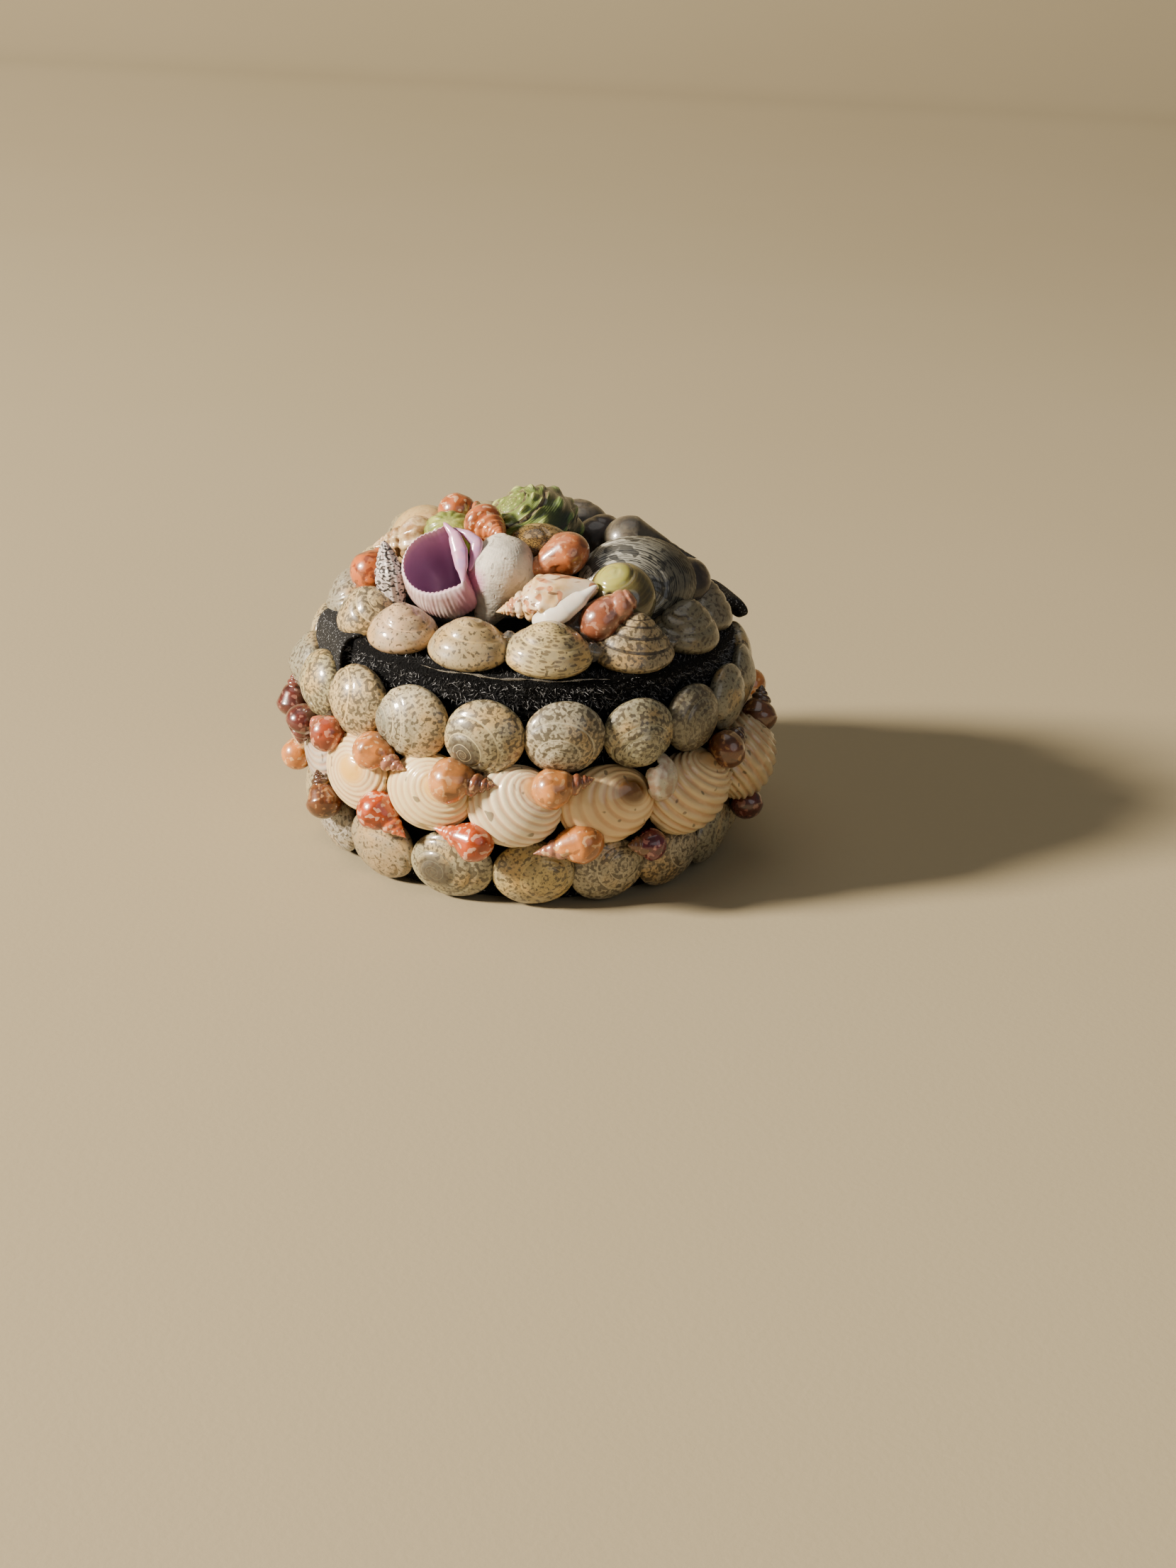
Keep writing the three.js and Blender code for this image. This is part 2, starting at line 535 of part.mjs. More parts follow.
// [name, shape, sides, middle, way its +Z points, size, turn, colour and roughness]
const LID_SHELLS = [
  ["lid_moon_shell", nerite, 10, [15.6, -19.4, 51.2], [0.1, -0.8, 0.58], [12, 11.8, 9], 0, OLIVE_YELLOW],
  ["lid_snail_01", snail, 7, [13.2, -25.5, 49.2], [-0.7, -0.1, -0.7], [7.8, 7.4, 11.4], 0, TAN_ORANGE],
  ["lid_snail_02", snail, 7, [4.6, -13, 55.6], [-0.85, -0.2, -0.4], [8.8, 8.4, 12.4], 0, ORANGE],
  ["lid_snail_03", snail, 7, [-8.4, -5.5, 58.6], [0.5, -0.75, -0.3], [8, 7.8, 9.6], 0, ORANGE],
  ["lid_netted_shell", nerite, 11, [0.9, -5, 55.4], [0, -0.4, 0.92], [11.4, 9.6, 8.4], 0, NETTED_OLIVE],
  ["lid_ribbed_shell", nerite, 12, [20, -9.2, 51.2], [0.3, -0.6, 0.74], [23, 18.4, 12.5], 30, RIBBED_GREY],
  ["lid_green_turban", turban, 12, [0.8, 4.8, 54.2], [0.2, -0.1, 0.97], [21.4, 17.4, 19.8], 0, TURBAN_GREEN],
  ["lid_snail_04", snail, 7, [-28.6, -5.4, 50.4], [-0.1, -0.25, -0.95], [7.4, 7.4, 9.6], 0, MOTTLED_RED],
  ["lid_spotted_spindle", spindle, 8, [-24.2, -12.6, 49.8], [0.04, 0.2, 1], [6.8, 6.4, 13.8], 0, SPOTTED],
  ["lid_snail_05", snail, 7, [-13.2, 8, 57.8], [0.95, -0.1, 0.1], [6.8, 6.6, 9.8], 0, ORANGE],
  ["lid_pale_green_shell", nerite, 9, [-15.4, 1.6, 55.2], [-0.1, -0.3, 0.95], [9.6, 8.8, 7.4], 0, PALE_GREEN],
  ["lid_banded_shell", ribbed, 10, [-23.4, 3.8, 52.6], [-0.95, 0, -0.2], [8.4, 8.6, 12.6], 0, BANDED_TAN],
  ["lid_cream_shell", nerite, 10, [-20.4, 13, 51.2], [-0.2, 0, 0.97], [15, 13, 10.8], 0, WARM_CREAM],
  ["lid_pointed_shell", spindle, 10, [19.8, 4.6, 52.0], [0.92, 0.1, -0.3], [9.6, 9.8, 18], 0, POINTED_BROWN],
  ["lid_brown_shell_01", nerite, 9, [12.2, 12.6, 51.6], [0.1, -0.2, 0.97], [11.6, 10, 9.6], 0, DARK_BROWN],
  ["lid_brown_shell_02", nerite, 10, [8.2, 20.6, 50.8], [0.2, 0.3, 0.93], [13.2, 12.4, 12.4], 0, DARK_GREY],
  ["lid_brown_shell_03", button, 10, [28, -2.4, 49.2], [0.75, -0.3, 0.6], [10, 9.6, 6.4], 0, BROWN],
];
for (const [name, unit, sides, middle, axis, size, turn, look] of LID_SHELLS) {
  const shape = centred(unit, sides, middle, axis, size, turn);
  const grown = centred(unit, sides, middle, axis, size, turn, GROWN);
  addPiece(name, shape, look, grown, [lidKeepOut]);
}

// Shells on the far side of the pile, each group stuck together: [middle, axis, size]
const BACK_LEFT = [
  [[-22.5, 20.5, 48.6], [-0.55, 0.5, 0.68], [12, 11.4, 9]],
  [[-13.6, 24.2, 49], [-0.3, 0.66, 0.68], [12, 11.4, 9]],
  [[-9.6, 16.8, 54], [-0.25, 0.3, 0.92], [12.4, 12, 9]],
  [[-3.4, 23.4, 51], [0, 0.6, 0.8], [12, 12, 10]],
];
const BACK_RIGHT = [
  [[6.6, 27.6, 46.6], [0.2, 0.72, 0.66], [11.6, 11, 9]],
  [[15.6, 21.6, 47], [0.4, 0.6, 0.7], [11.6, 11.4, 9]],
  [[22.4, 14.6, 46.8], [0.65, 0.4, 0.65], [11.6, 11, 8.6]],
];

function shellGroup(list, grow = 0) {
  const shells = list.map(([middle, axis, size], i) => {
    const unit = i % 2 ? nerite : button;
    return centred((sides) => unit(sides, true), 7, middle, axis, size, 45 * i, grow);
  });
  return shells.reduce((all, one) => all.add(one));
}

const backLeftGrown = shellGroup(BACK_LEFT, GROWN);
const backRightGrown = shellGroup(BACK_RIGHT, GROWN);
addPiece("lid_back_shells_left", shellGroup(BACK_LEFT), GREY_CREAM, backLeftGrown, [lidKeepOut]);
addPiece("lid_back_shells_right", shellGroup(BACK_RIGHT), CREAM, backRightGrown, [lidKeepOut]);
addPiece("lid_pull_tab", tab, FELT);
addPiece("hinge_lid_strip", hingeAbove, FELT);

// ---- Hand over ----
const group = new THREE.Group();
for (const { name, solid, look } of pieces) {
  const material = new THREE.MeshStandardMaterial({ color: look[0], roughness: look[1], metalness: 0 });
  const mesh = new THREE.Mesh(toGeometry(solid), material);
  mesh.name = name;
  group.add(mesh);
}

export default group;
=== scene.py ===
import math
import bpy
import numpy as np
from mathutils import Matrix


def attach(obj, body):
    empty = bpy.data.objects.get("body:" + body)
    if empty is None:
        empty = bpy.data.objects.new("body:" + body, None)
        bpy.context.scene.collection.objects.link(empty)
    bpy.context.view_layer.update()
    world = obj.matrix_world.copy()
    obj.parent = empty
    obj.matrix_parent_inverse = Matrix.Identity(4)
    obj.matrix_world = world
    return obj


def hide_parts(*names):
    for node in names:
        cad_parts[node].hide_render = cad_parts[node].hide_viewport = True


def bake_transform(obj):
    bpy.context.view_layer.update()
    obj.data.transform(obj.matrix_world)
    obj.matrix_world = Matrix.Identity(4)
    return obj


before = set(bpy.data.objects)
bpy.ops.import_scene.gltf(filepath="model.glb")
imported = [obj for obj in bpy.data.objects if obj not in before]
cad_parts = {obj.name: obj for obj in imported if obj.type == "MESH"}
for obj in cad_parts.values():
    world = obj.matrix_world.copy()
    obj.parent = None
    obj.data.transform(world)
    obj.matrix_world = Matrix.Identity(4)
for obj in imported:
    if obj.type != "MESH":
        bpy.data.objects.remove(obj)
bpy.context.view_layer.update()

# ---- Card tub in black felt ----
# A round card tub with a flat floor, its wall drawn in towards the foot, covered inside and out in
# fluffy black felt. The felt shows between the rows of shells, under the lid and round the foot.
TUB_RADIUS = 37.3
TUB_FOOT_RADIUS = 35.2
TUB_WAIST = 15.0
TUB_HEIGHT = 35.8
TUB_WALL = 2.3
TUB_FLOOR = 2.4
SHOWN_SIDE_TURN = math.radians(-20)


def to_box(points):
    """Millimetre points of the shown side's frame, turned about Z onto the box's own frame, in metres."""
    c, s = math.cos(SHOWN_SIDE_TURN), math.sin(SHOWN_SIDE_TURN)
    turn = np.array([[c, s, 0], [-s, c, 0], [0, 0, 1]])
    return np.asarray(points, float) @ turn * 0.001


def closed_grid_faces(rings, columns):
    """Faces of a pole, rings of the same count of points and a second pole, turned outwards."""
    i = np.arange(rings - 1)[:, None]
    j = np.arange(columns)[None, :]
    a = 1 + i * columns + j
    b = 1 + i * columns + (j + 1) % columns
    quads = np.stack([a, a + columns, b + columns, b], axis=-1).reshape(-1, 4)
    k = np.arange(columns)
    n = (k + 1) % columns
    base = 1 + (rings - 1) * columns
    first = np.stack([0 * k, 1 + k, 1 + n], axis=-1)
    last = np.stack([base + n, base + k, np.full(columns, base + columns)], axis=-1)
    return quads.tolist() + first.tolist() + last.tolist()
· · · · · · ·
■ **WORK TO BE COMPLETED**
With the first line being the one containing "in imported if" and the last line the one containing "return np.asarray(points, float)", transcribe exactly the lines above that fall in that range.

■ **PROBLEM SOLUTION**
cad_parts = {obj.name: obj for obj in imported if obj.type == "MESH"}
for obj in cad_parts.values():
    world = obj.matrix_world.copy()
    obj.parent = None
    obj.data.transform(world)
    obj.matrix_world = Matrix.Identity(4)
for obj in imported:
    if obj.type != "MESH":
        bpy.data.objects.remove(obj)
bpy.context.view_layer.update()

# ---- Card tub in black felt ----
# A round card tub with a flat floor, its wall drawn in towards the foot, covered inside and out in
# fluffy black felt. The felt shows between the rows of shells, under the lid and round the foot.
TUB_RADIUS = 37.3
TUB_FOOT_RADIUS = 35.2
TUB_WAIST = 15.0
TUB_HEIGHT = 35.8
TUB_WALL = 2.3
TUB_FLOOR = 2.4
SHOWN_SIDE_TURN = math.radians(-20)


def to_box(points):
    """Millimetre points of the shown side's frame, turned about Z onto the box's own frame, in metres."""
    c, s = math.cos(SHOWN_SIDE_TURN), math.sin(SHOWN_SIDE_TURN)
    turn = np.array([[c, s, 0], [-s, c, 0], [0, 0, 1]])
    return np.asarray(points, float) @ turn * 0.001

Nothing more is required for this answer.